Coinbase CEO Brian Armstrong published an eight-point list of areas he says need updates in the global financial system. The call covers tokenized assets, stablecoins, artificial intelligence, sound money, self-custody, lower-cost capital formation, 24/7 global trading, and risk-based regulation. Armstrong's post arrives as tokenized real-world assets (RWAs) have surged past $34.9 billion in May 2026, according to RWA.xyz, with roughly 200% growth over the past year.

Putting real estate and stocks onchain

Armstrong argued for moving real estate, stocks, bonds, and funds onto blockchain networks. He said that would enable instant settlement, fractional ownership, and broader distribution. Tokenized assets are already on that path — the $34.9 billion figure covers a range of RWAs including private credit, treasuries, and commodities. But Armstrong wants regulators and market incumbents to accelerate the shift.

Stablecoin protocol hits 75 million transactions

Coinbase's own stablecoin payment protocol, x402, processed over 75.4 million transactions in the past 30 days. Armstrong specifically advocated for stablecoin payments that can move between autonomous AI agents — not just between humans. He sees stablecoins as a core piece of a 24/7, always-on financial system. The transaction volume suggests the infrastructure is already handling real-world use at scale.
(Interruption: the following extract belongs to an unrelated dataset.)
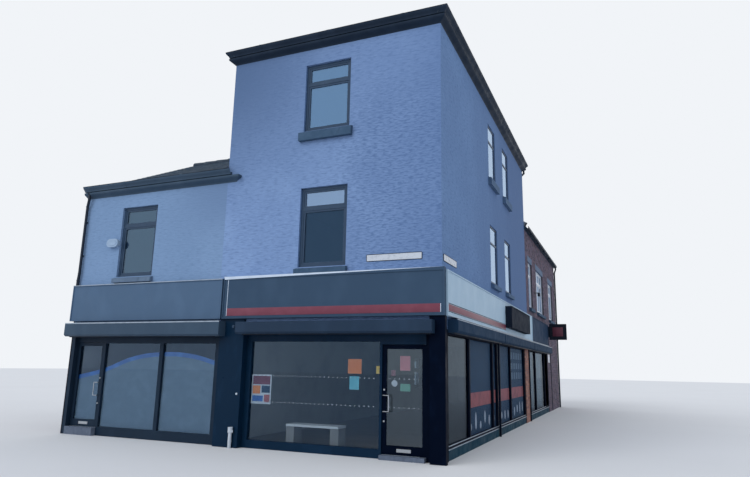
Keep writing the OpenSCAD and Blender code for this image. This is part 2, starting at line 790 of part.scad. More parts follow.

AI's role in credit and fraud detection

Armstrong said artificial intelligence could sharpen credit decisions and fraud detection while providing broader access to financial advice. He didn't detail specific products but framed AI as a tool to make the system more efficient and inclusive. The argument fits with his broader push for technology-driven upgrades rather than incremental fixes.

Risk-based regulation and 24/7 trading

Rather than blanket rules, Armstrong urged risk-based regulation tailored to different types of financial activity. He also pushed for 24/7 global trading, arguing it could improve capital efficiency and expand access to leveraged products. That would mark a major departure from traditional market hours — but Armstrong's list is a vision statement, not a formal proposal.

Armstrong's post did not include a timeline for any of the eight items. The industry will have to watch for whether Coinbase moves from publishing lists to pushing policy or building new products in these areas.